Proxmox VE: Powerful, But Not Plug‑and‑Play

Proxmox VE has a loyal following, and it’s easy to see why. It’s open source. The licensing is friendly. It gives skilled teams a lot of freedom. And for labs, SMBs, or organizations with deep Linux expertise, it can be a solid choice.

But here’s the part people gloss over. Proxmox is not truly hyperconverged out of the box. Ceph setup takes time. Tuning takes experience. Troubleshooting performance issues takes patience and usually a few late nights.

I’ve worked with teams who underestimated that. The platform itself was “free,” but the operational overhead quietly added up. Suddenly, senior engineers were spending hours babysitting storage behavior instead of working on strategic projects.

That hidden cost doesn’t show up in procurement comparisons, but it absolutely hits the business.

Scale Computing: Simple and Clean, With Limits

Scale Computing does one thing very well: simplicity. If you’re running edge environments, branch offices, or retail sites where IT skills are minimal, its appliance‑based approach is appealing. Deployment is fast. The interface is straightforward. Support is responsive.

The challenge comes when environments grow up. Scale’s architecture is less flexible at enterprise scale. Advanced security controls, deep customization, and hybrid cloud extensions are where it starts to feel boxed in.

Several organizations I’ve spoken to liked Scale early on, but eventually outgrew it. That often leads to a second migration, which nobody enjoys.

Performance: Where Differences Become Obvious

Performance is one of those things vendors love to claim but rarely prove.

The approach of Sangfor hyperconverged infrastructure data striping, intelligent SSD caching, and AI‑based optimization gives it a clear edge for demanding enterprise workloads. High IOPS stay consistent even as environments scale.

(Date: 11.05.2026)

Proxmox, paired with Ceph, can be fast. But only after careful tuning. And that tuning is ongoing. Storage performance can fluctuate if you’re not watching it closely.

Scale Computing performs reliably within its intended scope. For edge and mid‑range workloads, it’s fine. For heavy enterprise databases, analytics, or mixed workloads, it’s simply not built to compete at the same level.

So, does Sangfor HCI Deliver Better Performance Than Proxmox and Scale Computing?

Yes. Sangfor HCI is optimized for enterprise workloads using intelligent SSD caching, distributed data striping, and AI-driven resource management.

While Proxmox can achieve strong performance with proper Ceph tuning, and Scale Computing performs reliably in edge environments, Sangfor provides more consistent results for large databases, analytics, and mixed enterprise workloads with less manual intervention.

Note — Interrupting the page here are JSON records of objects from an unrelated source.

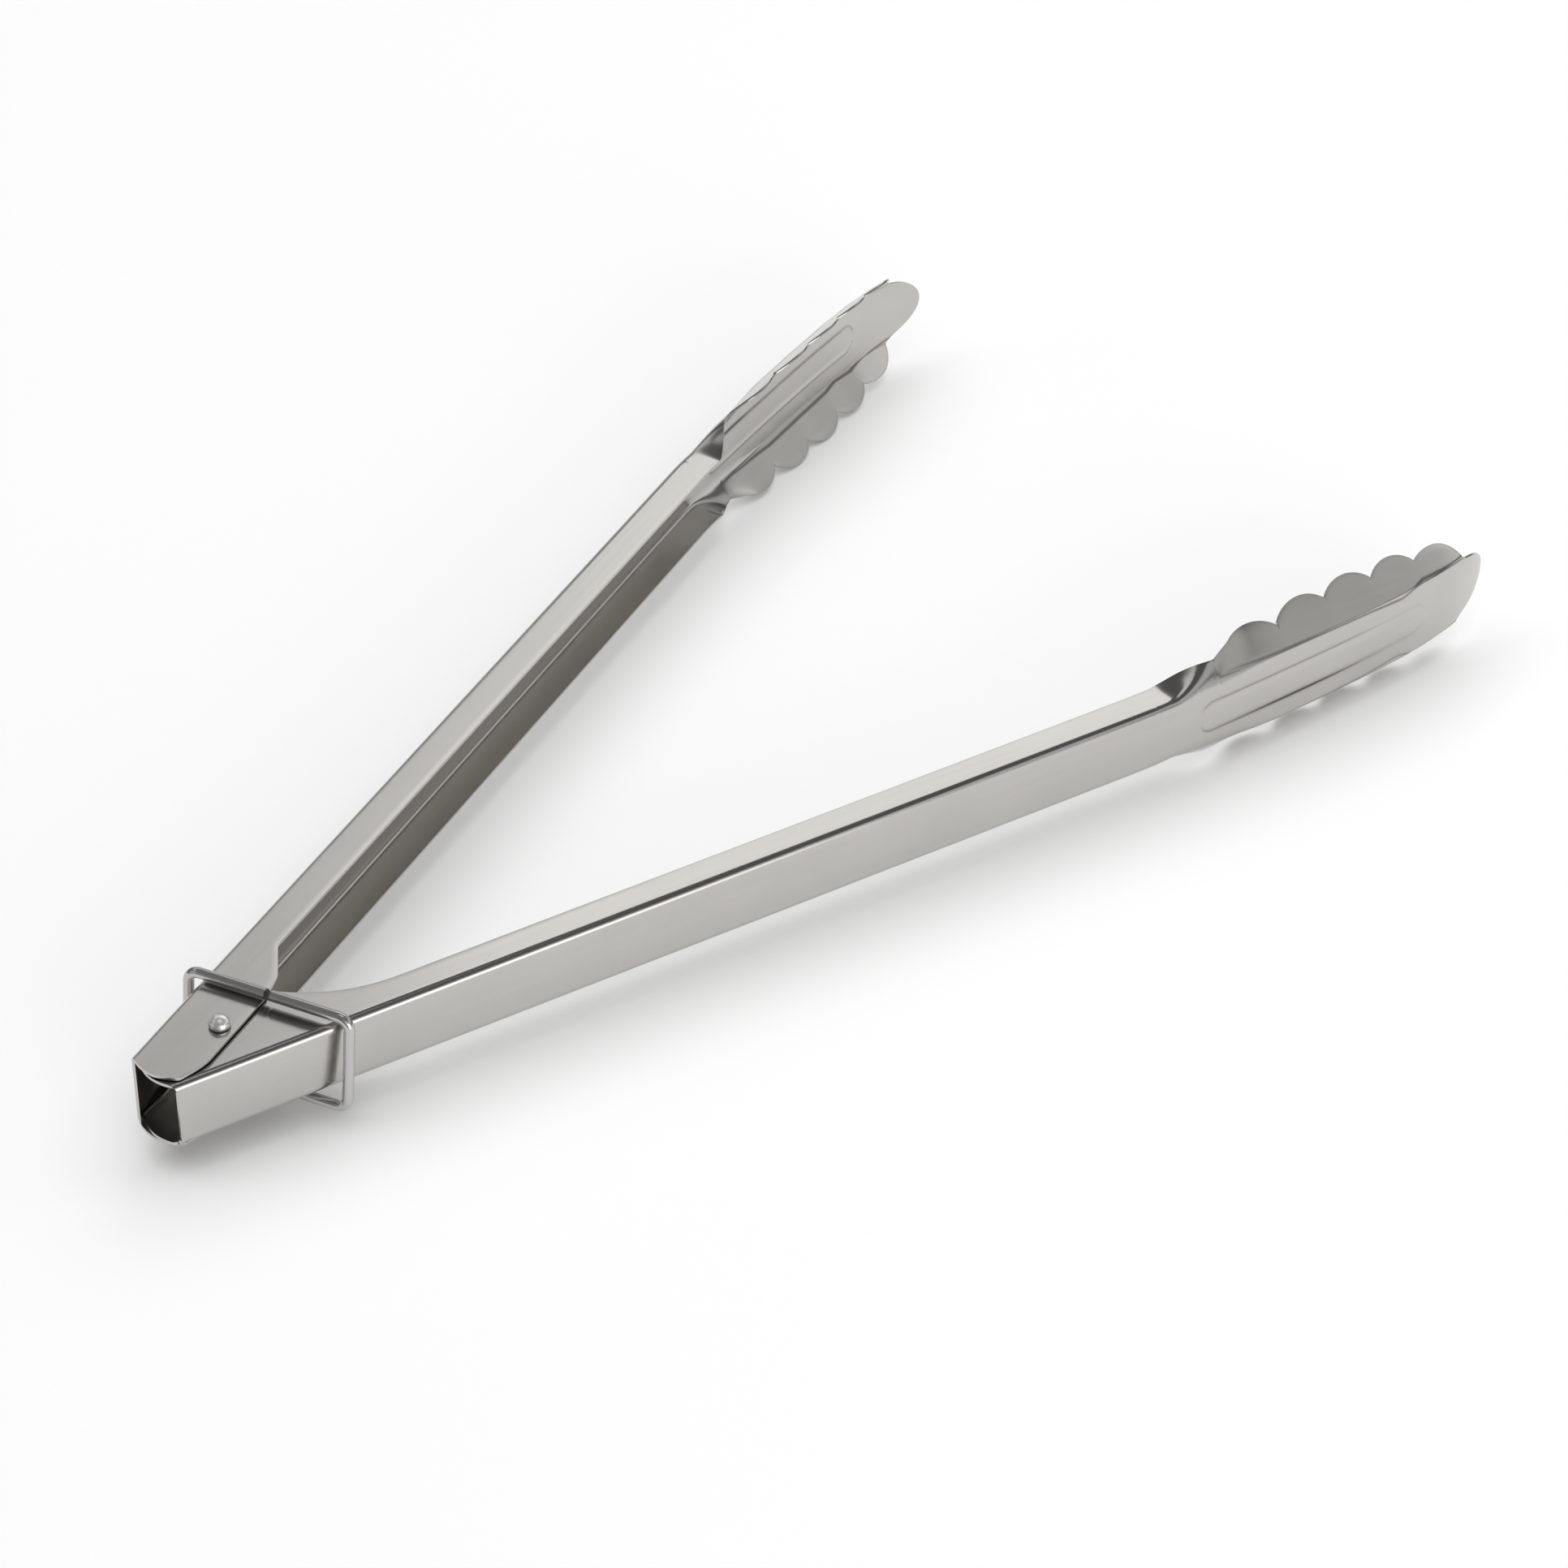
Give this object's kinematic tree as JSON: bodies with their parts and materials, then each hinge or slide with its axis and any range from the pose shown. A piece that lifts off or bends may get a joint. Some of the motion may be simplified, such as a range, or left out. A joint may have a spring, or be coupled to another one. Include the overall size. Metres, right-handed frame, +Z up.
{
  "type": "spring loaded kitchen tongs",
  "caption": "Long sheet-steel kitchen tongs with scalloped heads, joined by a domed pivot rivet, pushed open by a torsion spring and held shut by a sliding wire ring",
  "frame": {"origin": "centre of the bounding box in X and Y, at the underside of the heads, which the tongs lie on", "axes": "+X from the pivot to the tips along the line that halves the opening; +Y across the opening towards the outer arm; +Z up, parallel to the rivet"},
  "size_m": [0.3952, 0.2088, 0.0379],
  "materials": {
    "arm_steel": "satin stainless sheet with faint lengthwise brushing",
    "rivet_steel": "polished domed stainless rivet",
    "spring_wire": "drawn spring wire",
    "ring_wire": "bright drawn stainless wire"
  },
  "bodies": {
    "pivot": {"pivot_rivet": "rivet_steel", "torsion_spring": "spring_wire"},
    "inner": {"inner_arm": "arm_steel"},
    "outer": {"outer_arm": "arm_steel"},
    "ring": {"lock_ring": "ring_wire"}
  },
  "joints": [
    {"name": "inner_arm_close", "type": "hinge", "parent": "pivot", "child": "inner", "pos_m": [-0.17458, -0.00029, 0.01896], "axis": [0, 0, 1], "range_deg": [0, 15.1], "stiffness_Nm_per_rad": 0.6, "springref_deg": -20.05},
    {"name": "outer_arm_close", "type": "hinge", "parent": "pivot", "child": "outer", "pos_m": [-0.17458, -0.00029, 0.01896], "axis": [0, 0, 1], "range_deg": [-15.1, 0]},
    {"name": "ring_slide", "type": "slide", "parent": "pivot", "child": "ring", "axis": [1, 0, 0], "range_m": [-0.006, 0.006]}
  ],
  "couplings": [
    {"joint": "outer_arm_close", "follows": "inner_arm_close", "ratio": -1}
  ]
}
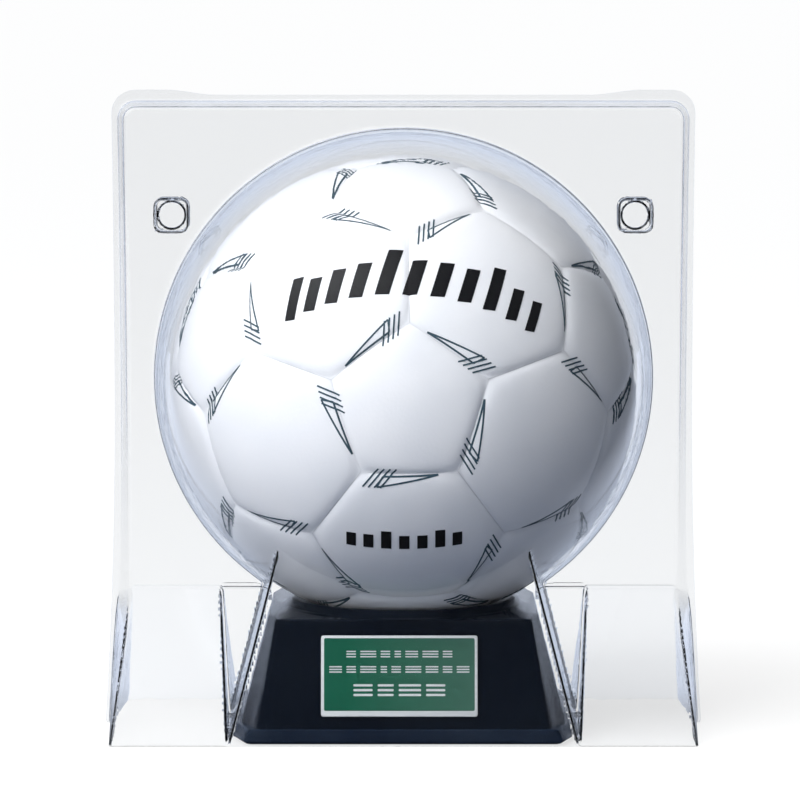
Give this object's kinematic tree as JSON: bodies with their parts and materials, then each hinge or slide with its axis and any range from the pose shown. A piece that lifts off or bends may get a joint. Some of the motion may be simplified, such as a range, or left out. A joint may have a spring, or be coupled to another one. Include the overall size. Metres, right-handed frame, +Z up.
{
  "type": "football display case",
  "caption": "Clear two-half display case whose dome closes round a white football resting on a glossy black stand with a nameplate.",
  "frame": {"origin": "bottom centre of the case, on the surface it stands on", "axes": "+Z up, the front with the nameplate faces -Y, +X to the viewer's right; the halves part at y = 0"},
  "size_m": [0.1926, 0.1592, 0.2043],
  "materials": {
    "clear_sheet": "clear thermoformed plastic sheet, glossy",
    "black_moulding": "glossy injection moulding",
    "plate": "coloured and lacquered metal plate",
    "tape": "double-sided foam tape",
    "pads": "matte",
    "cover": "white synthetic leather, fine grain, satin",
    "lining": "woven cotton and polyester",
    "bladder": "moulded rubber",
    "valve": "moulded rubber"
  },
  "bodies": {
    "stand": {"stand_body": "black_moulding", "stand_base": "black_moulding", "nameplate": "plate", "nameplate_tape": "tape", "non_slip_pad_1": "pads", "non_slip_pad_2": "pads", "non_slip_pad_3": "pads", "non_slip_pad_4": "pads"},
    "front_half": {"front_shell": "clear_sheet"},
    "rear_half": {"rear_shell": "clear_sheet"},
    "ball": {"pentagon_panel_1": "cover", "pentagon_panel_2": "cover", "pentagon_panel_3": "cover", "pentagon_panel_4": "cover", "pentagon_panel_5": "cover", "pentagon_panel_6": "cover", "pentagon_panel_7": "cover", "pentagon_panel_8": "cover", "pentagon_panel_9": "cover", "pentagon_panel_10": "cover", "pentagon_panel_11": "cover", "pentagon_panel_12": "cover", "hexagon_panel_1": "cover", "hexagon_panel_2": "cover", "hexagon_panel_3": "cover", "hexagon_panel_4": "cover", "hexagon_panel_5": "cover", "hexagon_panel_6": "cover", "hexagon_panel_7": "cover", "hexagon_panel_8": "cover", "hexagon_panel_9": "cover", "hexagon_panel_10": "cover", "hexagon_panel_11": "cover", "hexagon_panel_12": "cover", "hexagon_panel_13": "cover", "hexagon_panel_14": "cover", "hexagon_panel_15": "cover", "hexagon_panel_16": "cover", "hexagon_panel_17": "cover", "hexagon_panel_18": "cover", "hexagon_panel_19": "cover", "hexagon_panel_20": "cover", "ball_lining": "lining", "ball_bladder": "bladder", "ball_valve": "valve"}
  },
  "joints": [
    {"name": "front_half_removal", "type": "slide", "parent": "stand", "child": "front_half", "axis": [0, -1, 0], "range_m": [0, 0.12]},
    {"name": "rear_half_removal", "type": "slide", "parent": "stand", "child": "rear_half", "axis": [0, 1, 0], "range_m": [0, 0.12]},
    {"name": "ball_turn", "type": "hinge", "parent": "stand", "child": "ball", "pos_m": [0, 0, 0.1083], "axis": [0, 0, 1], "continuous": true}
  ]
}
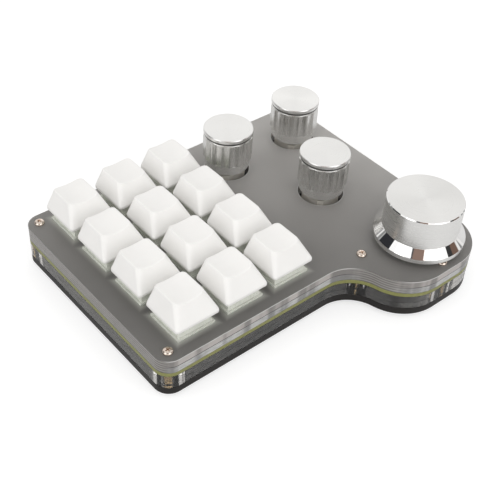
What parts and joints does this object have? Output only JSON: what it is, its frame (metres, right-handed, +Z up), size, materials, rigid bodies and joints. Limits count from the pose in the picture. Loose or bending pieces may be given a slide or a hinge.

Cost Isn’t Just Licensing, It’s Everything Else

This is where conversations often get interesting. Yes, Proxmox has low licensing costs. But factor in labor, consulting, longer deployment times, and higher operational effort, and that equation changes fast.

Scale’s appliance pricing is predictable and easy to approve. But you’re paying for hardware‑locked scaling, and that limits flexibility long‑term.

Sangfor HCI reduces costs in less obvious ways. Smaller footprints. Lower power and cooling needs. Fewer tools. Less firefighting. Faster deployments. When teams start calculating real ROI instead of headline pricing, Sangfor tends to pull ahead quickly.

Which Platform Offers the Best ROI as a VMware Replacement?

For most enterprise environments, Sangfor HCI offers the strongest long-term ROI by combining virtualization, storage, networking, security, and disaster recovery into a single licensed platform. This reduces hardware requirements, software subscriptions, consulting costs, and management overhead, resulting in a significantly lower total cost of ownership than VMware and many competing solutions.

ROI and Long‑Term Value

Here’s my honest take. If your priority is to experiment, learn, or save on licensing at all costs, Proxmox can make sense.

If your priority is simplicity at the edge, Scale Computing does the job. But if you’re an enterprise thinking three to five years ahead, optimizing for performance, security, and operational efficiency, Sangfor HCI checks more boxes than the others.

Unified management, disaster recovery, built‑in security, and seamless scalability are hard to overvalue once you’ve lived without them. That’s why, in a serious enterprise virtualization comparison, Sangfor stands out, not because it’s flashy, but because it quietly removes friction.

Why Sangfor Feels Like the Smart VMware Replacement

Replacing VMware is stressful. There’s risk involved. Applications are critical. Downtime isn’t an option.

Sangfor understands that reality. Its migration tools are mature. The architecture feels familiar enough for VMware admins, but cleaner. Also, having security baked into the platform, not bolted on later, reduces both complexity and risk.

Sangfor has also been recognized as a Representative Vendor in the 2025 Gartner® Market Guide for Full-Stack Hyperconverged Infrastructure Software, and continues to earn strong reviews across both Gartner Peer Insights and G2. These trusted third-party validations provide additional confidence for organizations evaluating enterprise-grade virtualization and HCI platforms.

Proxmox and Scale can replace VMware technically. Sangfor replaces it operationally and that distinction matters when things break at 2 a.m.

Choose Based on Where You’re Going

There’s no one‑size‑fits‑all answer here. Anyone telling you otherwise is selling something.

But if you’re running an enterprise environment, feeling pressure to move away from VMware, and want something that delivers real performance without multiplying headaches, Sangfor HCI deserves serious consideration for its ratings and features.

It’s not just a VMware replacement, it’s a modernization step that actually feels like progress. And honestly? In today’s IT climate, that’s harder to find than it should be.